Hierachy 2: Basic Holonic Theory

The last post introduced the idea of natural or healthy hierarchy. Let us look again at the developmental sequence:

particles, atoms, molecules, cells, organisms

We can see that every entity at each level has simultaneously two characteristics. It is both a coherent whole in its own right and a part of entities higher up the scale. It is a whole/part. These whole/parts are called Holons (a term coined by Arthur Koestler) and natural hierarchies that have a holonic nature are termed Holarchies. (unfortunately this terminology is not commonly used and its use in general discourse is limited, which is a shame as it clearly distinguishes natural hierarchies from unhealthy hierarchies).

Furthermore we can see that as wholes all holons have rights. and as parts all holons have responsibilities. (maybe you can start to get an inkling of the usefulness of this framework!)

We can also note that the more junior a level is in a holarchy; the more fundamental it is. The more senior a level is; the more significant it is.

We can always do a quick test if we are not sure which level is more senior. If we destroy all holons on one level level all senior level holons disappear and all junior level holons remain. For example if we destroy all cells in the universe, all organisms disappear but all particles, atoms and molecules remain.

As holarchies evolve the number of holons at the more senior levels reduces. As depth increases, span decreases. There will always be more atoms in the universe than cells.

When I first came across the idea of holarchies it transformed the way I thought of development. I came to see that all normal development, evolution, growth and maturation is best understood within this framework. From individual personal maturation to large scale socio-cultural development. That is not to say that everything can be understood holarchically. There are vast realms of life that are not arranged holarchically. In human life at any level there are rainbows of diversity of equally depthed holons where any attempt to force a ranking is deeply suspicious (technically, equally depthed holons relate heterachically – ie: without ranking distinctions). In any discourse and analysis keeping all rankings strictly limited to those aspects that are related holarchically is of critical importance.

Of course development does not always proceed healthily. Senior levels in a holarchy can, instead of transcending and including junior levels in a compassionate embrace, dissociate and repress them. We humans seem particularly prone to this pathology in our psychological development. We split off, deny, suppress and generally treat pretty badly fundamental parts of ourselves which results in myriad forms of psychological and social problems for ourselves and others.
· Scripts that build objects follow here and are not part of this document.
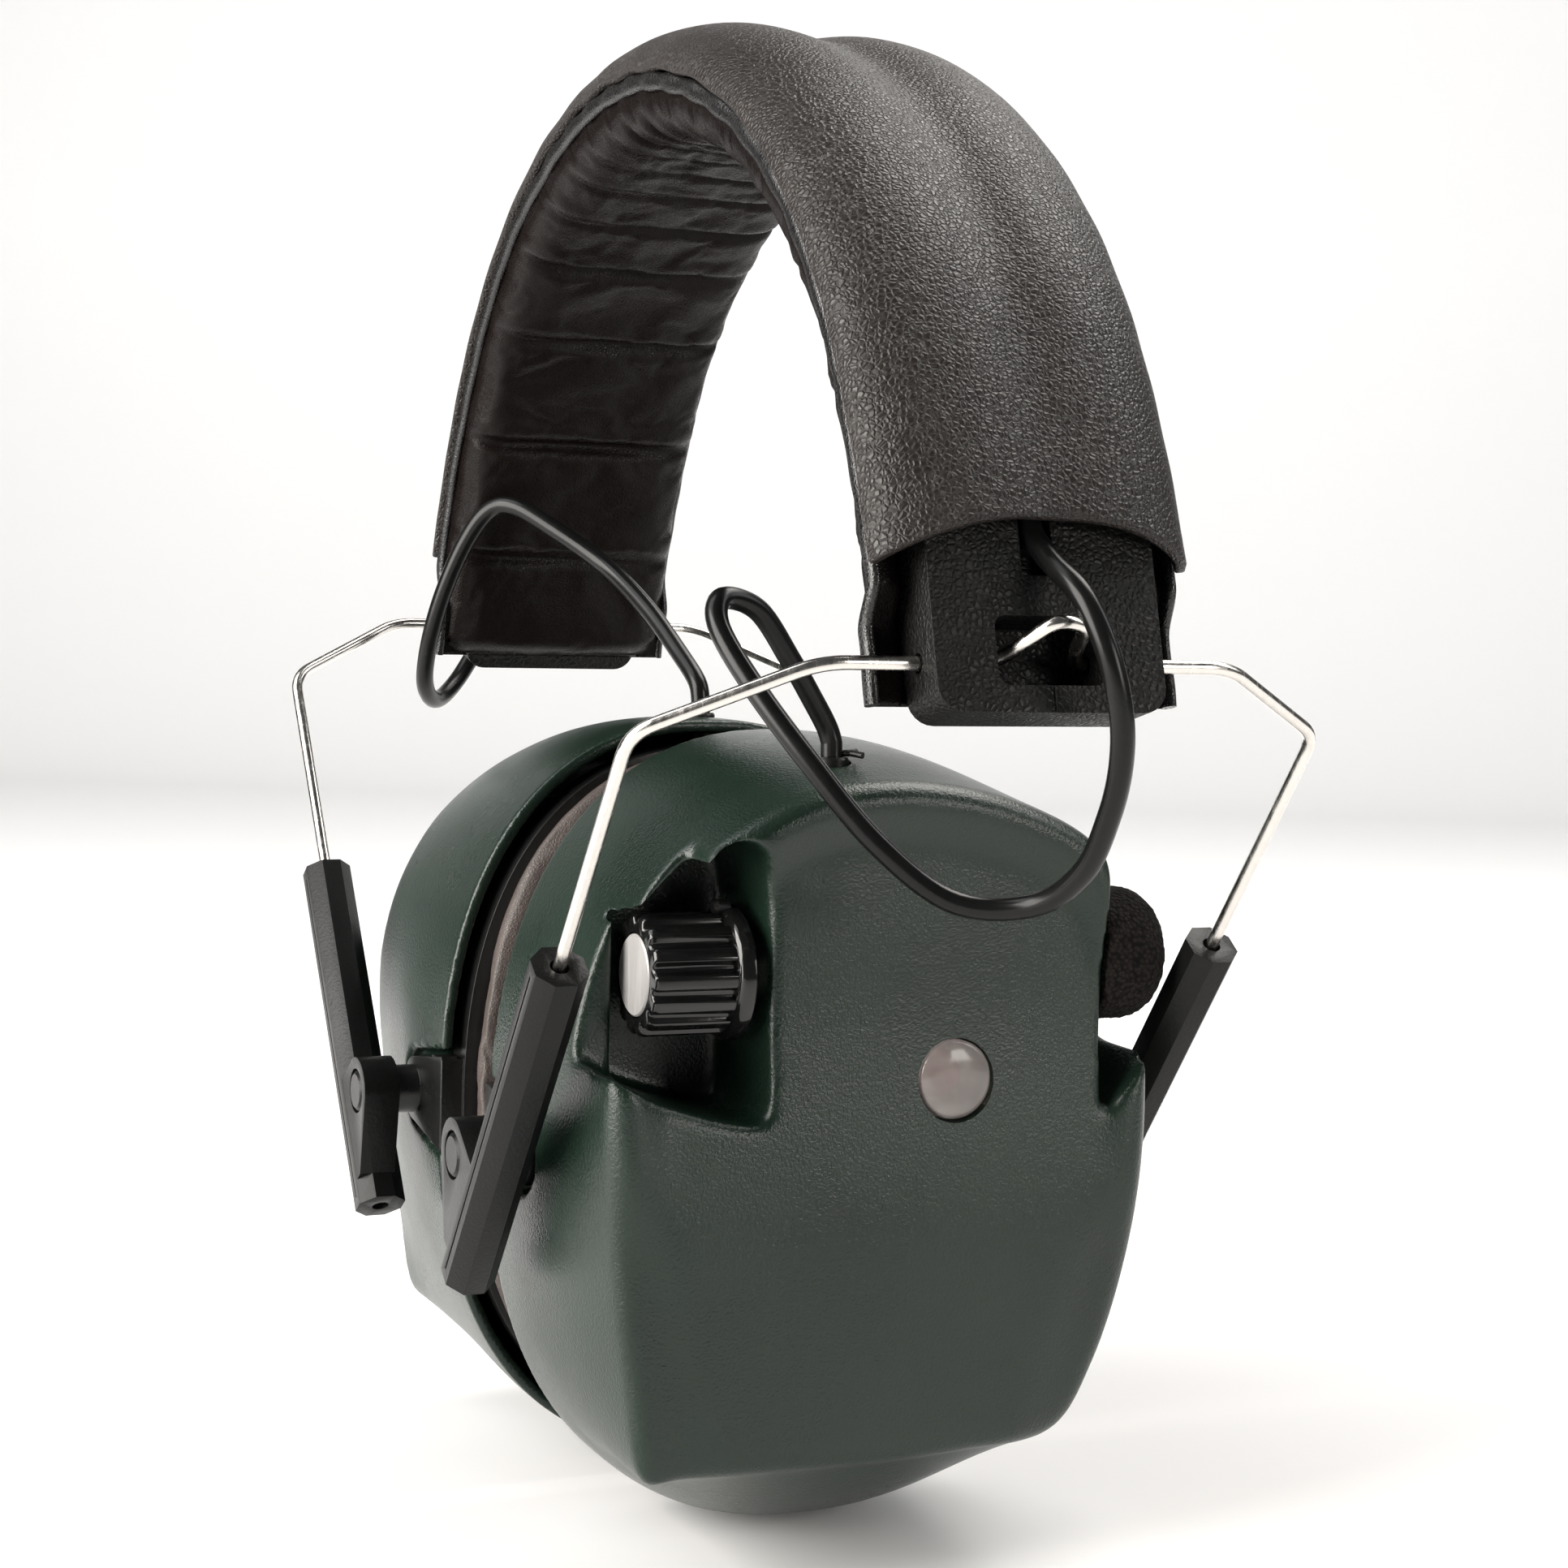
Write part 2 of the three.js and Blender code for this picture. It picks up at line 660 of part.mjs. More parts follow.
// the rim plate that closes the cup, with an ear and boss for each pivot pin
function cushionPlate() {
  const ears = [-1, 1].map((end) => {
    const tab = pivotTongue(9.5, 6.5, 4.4, [-38.1, -35.9]);
    const root = box([9.5, PLATE_X[1]], [-38, -34], [PIVOT.z - 6, PIVOT.z + 6]);
    const boss = rodY(BOSS_R, PIVOT.x, PIVOT.z, -BOSS_OUTER_Y, -37, 20);
    const ear = join(tab, root, boss);
    return end < 0 ? ear : toFront(ear);
  });
  const body = join(ovalPlate(PLATE_X, PLATE_OUTLINE), ...ears);
  const spigot = ovalPlate([13, 19], grown(PLATE_HOLE, 3));
  return cut(
    join(body, spigot),
    ovalPlate([0, 30], PLATE_HOLE),
    rodY(PIN_R + GAP, PIVOT.x, PIVOT.z, -60, 60, 16),
  );
}

// a plain ring with a stepped edge, the size of the padded cushion
function earCushion() {
  const [inner, outer] = CUSHION_X;
  const step = 2.5;
  const edge = ovalPlate([inner + step, outer], grown(PLATE_OUTLINE, -0.8));
  const face = ovalPlate([inner, outer - 0.5], grown(PLATE_OUTLINE, -0.8 - step));
  return cut(join(edge, face), ovalPlate([-5, 20], CUSHION_HOLE));
}

function foamLiner() {
  return ovalPlate([10.5, 21], grown(PLATE_HOLE, -GAP));
}

// a small loudspeaker behind the foam, as a turned profile
function speaker() {
  const profile = [[0, 0], [18, 0], [18, 2.2], [10, 5], [10, 7.5], [0, 7.5]];
  const geometry = new THREE.LatheGeometry(profile.map(([r, h]) => new THREE.Vector2(r, h)), 24);
  geometry.rotateZ(-Math.PI / 2);
  geometry.translate(21.5, 0, CUP_MID_Z - 6);
  return toSolid(geometry);
}

function micFoam() {
  const depth = MIC.front - MIC.back;
  const profile = [[0, 0], [MIC.r - 0.4, 0], [MIC.r, 1], [MIC.r, depth - 4], [MIC.r - 1.6, depth - 1.4]];
  profile.push([MIC.r - 4.5, depth - 0.2], [0, depth]);
  const geometry = new THREE.LatheGeometry(profile.map(([r, h]) => new THREE.Vector2(r, h)), 20);
  geometry.translate(MIC.x, MIC.back, MIC.z);
  return toSolid(geometry);
}

function micCapsule() {
  return rodY(3, MIC.x, MIC.z, MIC_WALL_Y - SHELL_WALL - 4, MIC_WALL_Y - SHELL_WALL - GAP, 16);
}

// a thin moulded sleeve round the lead where it enters the cup
function leadGrommet(side) {
  const profile = [[1.6, -4], [2.1, -4], [2.1, 1.8], [1.9, 2.2], [1.6, 2.2], [1.6, -4]];
  const geometry = new THREE.LatheGeometry(profile.map(([r, h]) => new THREE.Vector2(r, h)), 16);
  geometry.rotateX(Math.PI / 2);
  const entry = LEAD_ENTRY[side];
  geometry.translate(entry.x, entry.y, entry.z);
  return toSolid(geometry);
}

// the amplifier board behind the outer face; the left cup's sits above the battery tray
function circuitBoard(side) {
  return side === 'right'
    ? box([BOARD_X, BOARD_X + 1.6], [-7.5, 24], [-150, -92])
    : box([33, 34.6], [-24, 24], [-105.5, -88]);
}

// ---- electronics in the right cup ---------------------------------------------------------------
// fluted knob with a skirt, bored for the potentiometer's shaft
function volumeKnob() {
  const flutes = 16;
  const outline = new THREE.Shape();
  for (let i = 0; i < flutes * 4; i += 1) {
    const angle = (i / (flutes * 4)) * 2 * Math.PI;
    const radius = i % 4 < 2 ? KNOB.r : KNOB.r - 0.7;
    const [x, y] = [radius * Math.cos(angle), radius * Math.sin(angle)];
    if (i === 0) outline.moveTo(x, y);
    else outline.lineTo(x, y);
  }
  outline.closePath();
  const length = KNOB.back - 2.4 - KNOB.front;
  const body = new THREE.ExtrudeGeometry(outline, { depth: length, bevelEnabled: false });
  body.rotateX(Math.PI / 2);
  body.translate(KNOB.x, KNOB.back - 2.4, KNOB.z);
  return cut(
    join(toSolid(body), rodY(KNOB.r + 0.9, KNOB.x, KNOB.z, KNOB.back - 2.6, KNOB.back, 28)),
    rodY(1.5 + GAP, KNOB.x, KNOB.z, -26, KNOB.back + 1, 12),
    rodY(4.9 + GAP, KNOB.x, KNOB.z, KNOB.front - 1, KNOB.front + 0.8 + GAP, 24),
    rodY(3.4, KNOB.x, KNOB.z, KNOB.back - 1.8, KNOB.back + 1, 16),
  );
}

function knobCap() {
  return rodY(4.9, KNOB.x, KNOB.z, KNOB.front, KNOB.front + 0.8, 24);
}

function potentiometer() {
  const front = KNOB_WALL_Y + SHELL_WALL + GAP;
  const body = box([KNOB.x - 5, KNOB.x + 5], [front, front + 5], [KNOB.z - 5.5, KNOB.z + 5.5]);
  const shaft = rodY(1.5, KNOB.x, KNOB.z, -25.6, front + 1, 12);
  return join(body, shaft);
}

function potNut() {
  return cut(
    rodY(3, KNOB.x, KNOB.z, KNOB_WALL_Y - GAP - 1.4, KNOB_WALL_Y - GAP, 6),
    rodY(1.5 + GAP, KNOB.x, KNOB.z, -20, -10, 12),
  );
}

function ledLens() {
  const profile = [[0, 0], [LENS.r, 0], [LENS.r, 2.6], [LENS.r - 1.4, 3.2], [0, 3.5]];
  const geometry = new THREE.LatheGeometry(profile.map(([r, h]) => new THREE.Vector2(r, h)), 24);
  geometry.rotateZ(-Math.PI / 2);
  geometry.translate(FACE_X - 2.6, LENS.y, LENS.z);
  return toSolid(geometry);
}

function statusLed() {
  const profile = [[0, 0], [2.9, 0], [2.9, 1], [2.5, 1], [2.5, 5.4], [1.8, 7], [0, 7.8]];
  const geometry = new THREE.LatheGeometry(profile.map(([r, h]) => new THREE.Vector2(r, h)), 16);
  geometry.rotateZ(-Math.PI / 2);
  geometry.translate(BOARD_X + 1.6 + GAP, LENS.y, LENS.z);
  return toSolid(geometry);
}

// ---- battery side of the left cup ---------------------------------------------------------------
function batteryDoor() {
  const form = cut(cupForm(0), cupForm(SHELL_WALL));
  return form.intersect(batteryOpening(GAP));
}

function batteryTray() {
  return cut(
    box([30, 44.5], [-13.5, 13.5], [-151, -107]),
    box([31.6, 50], [-12, 12], [-149.5, -108.5]),
  );
}

function batteryCell() {
  const profile = [[0, -20.2], [5, -20.2], [5.1, -19.7], [5.1, 18.8], [1.9, 18.8], [1.9, 19.8], [0, 19.8]];
  return new THREE.LatheGeometry(profile.map(([r, h]) => new THREE.Vector2(r, h)), 16)
    .rotateX(Math.PI / 2);
}

// ---- leads --------------------------------------------------------------------------------------
const RIGHT_LEAD_ROUTE = [
  [78.6, -0.6, -47.6],
  [79.9, -0.5, -50.4],
  [83.0, 0.2, -53.2],
  [88.2, 1.2, -56.8],
  [91.0, 2.6, -62.0],
  [91.4, 4.4, -68.4],
  [89.6, 5.8, -74.4],
  [85.6, 6.9, -80.6],
  [80.0, 7.2, -87.2],
  [73.0, 5.0, -91.6],
  [67.4, -2.2, -91.7],
  [63.4, -10.0, -85.4],
  [58.5, -16.4, -76.5],
  [52.5, -21.0, -68.2],
  [47.4, -23.3, -61.7],
  [44.7, -21.9, -58.3],
  [42.7, -16.4, -59.6],
  [41.1, -11.3, -65.5],
  [39.6, -7.6, -70.2],
  [39.0, -5.4, -73.4],
  [39.0, -4.6, -75.4],
];
const LEFT_LEAD_ROUTE = [
  [-78.6, -0.6, -47.6],
  [-79.9, -0.8, -50.4],
  [-83.0, -1.0, -53.2],
  [-88.2, -2.0, -56.8],
  [-91.0, -4.4, -62.0],
  [-91.4, -8.0, -68.6],
  [-88.4, -12.6, -74.2],
  [-83.0, -17.4, -76.6],
  [-77.6, -20.8, -73.6],
  [-73.4, -21.4, -66.8],
  [-70.2, -20.2, -59.0],
  [-67.2, -17.8, -51.4],
  [-64.4, -15.0, -46.6],
  [-60.6, -12.2, -46.0],
  [-55.4, -7.8, -49.2],
  [-48.0, -2.0, -54.6],
  [-38.4, 1.2, -60.8],
  [-29.4, 2.8, -67.0],
  [-24.0, 3.4, -70.8],
  [-23.0, 3.6, -73.4],
];

function freeLead(route) {
  const curve = new THREE.CatmullRomCurve3(route.map(([x, y, z]) => new THREE.Vector3(x, y, z)));
  return new THREE.ExtrudeGeometry(roundSection(LEAD_R, 8), {
    steps: 48,
    bevelEnabled: false,
    extrudePath: curve,
  });
}

// ---- assembly -----------------------------------------------------------------------------------
for (const side of ['left', 'right']) {
  const sign = side === 'right' ? 1 : -1;
  addPiece(`headband_cover_${side}`, onSide(side, headbandCover()), 'vinyl');
  const padHalf = side === 'right'
    ? headbandPad((PAD_SPLIT_X + GAP) * CROWN_R / (CROWN_R - PAD_DEPTH))
    : join(headbandPad(PAD_SPLIT_X - 0.5), crownFlat());
  addPiece(`headband_pad_${side}`, onSide(side, padHalf), 'padVinyl');
  addPiece(`band_spring_${side}`, onSide(side, springSolid(0)), 'spring');
  addPiece(`${side}_band_lead`, onSide(side, bandLead()), 'lead');
  addPiece(`${side}_end_block`, onSide(side, endBlock()), 'black');
  addPiece(`${side}_yoke_wire`, onSide(side, yokeWire()), 'wire');
  addPiece(`${side}_rear_sleeve`, onSide(side, rearSleeve()), 'black');
  addPiece(`${side}_front_sleeve`, onSide(side, toFront(rearSleeve())), 'black');
  addPiece(`${side}_rear_pin`, onSide(side, rearPin()), 'black');
  addPiece(`${side}_front_pin`, onSide(side, toFront(rearPin())), 'black');
  addPiece(`${side}_cup_shell`, onSide(side, cupShell(side)), 'green');
  addPiece(`${side}_cushion_plate`, onSide(side, cushionPlate()), 'black');
  addPiece(`${side}_ear_cushion`, onSide(side, earCushion()), 'cushion');
  addPiece(`${side}_foam_liner`, onSide(side, foamLiner()), 'foam');
  addPiece(`${side}_speaker`, onSide(side, speaker()), 'black');
  addPiece(`${side}_mic_capsule`, onSide(side, micCapsule()), 'silver');
  addPiece(`${side}_mic_foam`, onSide(side, micFoam()), 'foam');
  addPiece(`${side}_lead_grommet`, onSide(side, leadGrommet(side)), 'black');
  addPiece(`${side}_lead`, freeLead(side === 'right' ? RIGHT_LEAD_ROUTE : LEFT_LEAD_ROUTE), 'lead');
  addPiece(`${side}_circuit_board`, onSide(side, circuitBoard(side)), 'board');
}
addPiece('volume_knob', toGeometry(volumeKnob()), 'knob');
addPiece('knob_cap', toGeometry(knobCap()), 'silver');
addPiece('potentiometer', toGeometry(potentiometer()), 'black');
addPiece('potentiometer_nut', toGeometry(potNut()), 'silver');
addPiece('status_led', toGeometry(statusLed()), 'red');
addPiece('led_lens', toGeometry(ledLens()), 'lens');
addPiece('battery_door', onSide('left', batteryDoor()), 'green');
addPiece('battery_tray', onSide('left', batteryTray()), 'black');
for (const [index, y] of [-5.6, 5.6].entries()) {
  const cell = addPiece(`battery_${index + 1}`, batteryCell(), 'cell');
  cell.position.set(-37.2, y, -129);
}

export default model;
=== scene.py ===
# Looks of the electronic earmuff hearing protector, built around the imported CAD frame.
# Lengths in the code are millimetres and are scaled to metres when a mesh is made.
# +X is the wearer's right (the near cup), +Y the front, +Z up.
import math

import bmesh
import bpy
import numpy as np
from mathutils import Matrix, Vector


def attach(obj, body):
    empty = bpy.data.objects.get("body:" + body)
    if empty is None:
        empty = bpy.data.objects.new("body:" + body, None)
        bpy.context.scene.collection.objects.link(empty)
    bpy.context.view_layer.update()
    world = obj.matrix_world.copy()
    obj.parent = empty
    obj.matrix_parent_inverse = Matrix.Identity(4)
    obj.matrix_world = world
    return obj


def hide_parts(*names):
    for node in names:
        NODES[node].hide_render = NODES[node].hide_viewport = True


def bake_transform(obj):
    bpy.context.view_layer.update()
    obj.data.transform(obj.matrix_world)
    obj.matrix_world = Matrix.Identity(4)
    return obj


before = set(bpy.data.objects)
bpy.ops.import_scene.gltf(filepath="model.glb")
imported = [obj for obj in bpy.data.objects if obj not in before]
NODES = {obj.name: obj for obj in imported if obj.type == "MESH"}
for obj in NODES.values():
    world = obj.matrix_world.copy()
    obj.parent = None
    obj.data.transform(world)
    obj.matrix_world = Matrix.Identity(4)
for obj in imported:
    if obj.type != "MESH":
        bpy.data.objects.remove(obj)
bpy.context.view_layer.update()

MM = 0.001
SIDES = (("right", 1), ("left", -1))

# ---- headband dimensions, as in the frame -------------------------------------------------------
PAD_DEPTH = 8.0
CROWN_R = 77.5
CROWN_ANGLE = math.radians(60)
LEG_R = 137.0
LEG_ANGLE = math.radians(75)
BAND_HALF_WIDTH = 18.4
CROWN_ARC = CROWN_R * CROWN_ANGLE
HALF_ARC = CROWN_ARC + LEG_R * (LEG_ANGLE - CROWN_ANGLE)
COVER_END = 13.6
COVER_ARCH_R = 48.0
PAD_END = -4.5

# ---- yoke, sleeve and pivot ---------------------------------------------------------------------
WIRE_R = 0.8
SWING = (80.0, -64.4)
SHOULDER_Y = 25.2
YOKE_Y = 43.2
LEG_TOP = (71.0, -72.5)
LEG_LEAN = math.radians(36.1)
KINK_REACH = 8.2
KINK_ANGLE = math.radians(38)
SLEEVE_FROM_BEND = 34.1
SLEEVE_LENGTH = 53.0
SLEEVE_FLATS = 6.4
PIVOT = (22.0, -127.2)
EAR_R = 4.6
SLEEVE_TO_PIVOT = 7.4

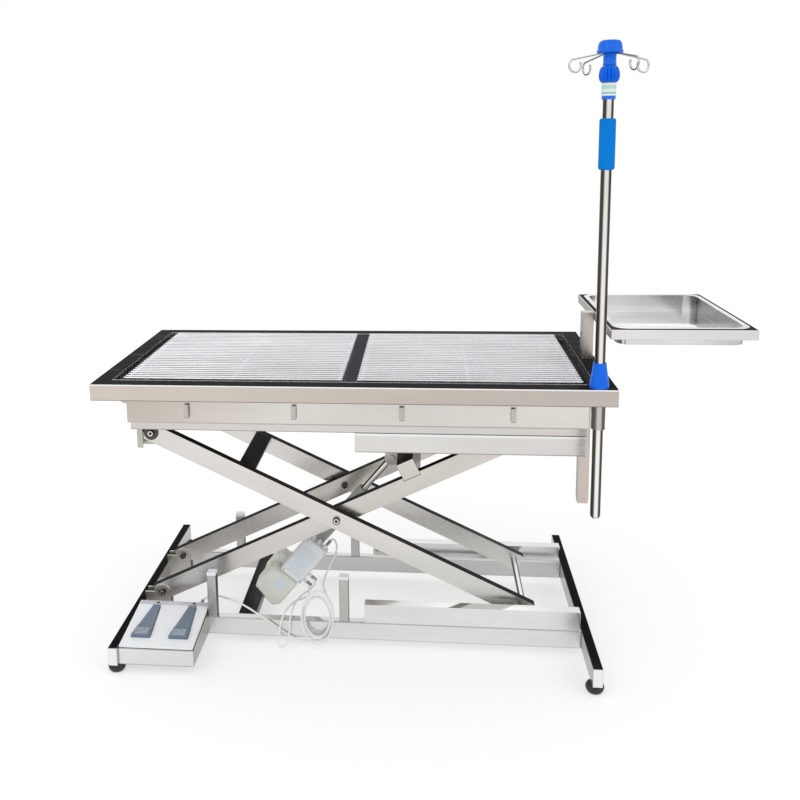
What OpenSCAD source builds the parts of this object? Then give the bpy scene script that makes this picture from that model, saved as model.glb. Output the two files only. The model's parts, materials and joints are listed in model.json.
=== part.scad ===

Trying to untangle these types of  issues as they present themselves in modern life will be a major aim of this Blog.

For further reading on Holonic theory try the following:

Sex, Ecology, Spirituality  by Ken Wilber, especially the ‘twenty tenets’

A Guide for the Perplexed by EF Schumacher

2 thoughts on “Hierachy 2: Basic Holonic Theory”

  1. I’m a bit nervous about making the first comment on your blog – also my first engagement with any blog! Still, let’s give it a try.
    I have been pondering the topics in your blog for some time now and reading your initial blogs it reinforces my realisation that much of my struggling with these ideas has been fuelled by a problem with semantics. Not surprisingly many words in the English language have very varied associations and understanding to different people – none, probably more contentious than the seemingly straightforward word ‘hierarchy’. My background and intellectual development have led me to have a great suspicion of this concept associating it negatively with, oppression, superiority, elitism etc, etc….This, I am sure, has hampered me in fully engaging with and understanding the topics you are introducing. It shows how essential it is for all participants involved in exploring ideas and concepts that they make sure that the words they use are elucidating discussions not fogging and muddling them.
    Having recognised my unwitting bias I do now feel excited by these ideas and concepts and want to explore them further both in discussion and study. Natural hierarchy as an embracing and respectful enhancing of a progression of ‘whole/parts’ is a logical and appealing concept, though the capacity for both individual and groups of humans to so easily distort and abuse this is depressing. I can understand the hierarchical nature of human evolvement and development, but do not fully understand how this applies to individual human development. Are we as humans all at the same level within an embracing hierarchy or do we each have our own hierarchy of development? I’m getting muddled – look forward to more reading and more discussion!

  2. Thankyou so much for your thoughtful comment, I am so pleased that some of the ideas that I am introducing are challenging some of your previously held assumptions. I think that the bare theory of natural hierarchy/holarchy is pretty dry and as this Blog progresses some of the issues you raise will become clear. The application of these ideas to human development, both individual psychological growth from infancy to maturity, and broader socio-cultural evolution, is really where the fun is at! Hope you hang around to help me articulate it as best I can.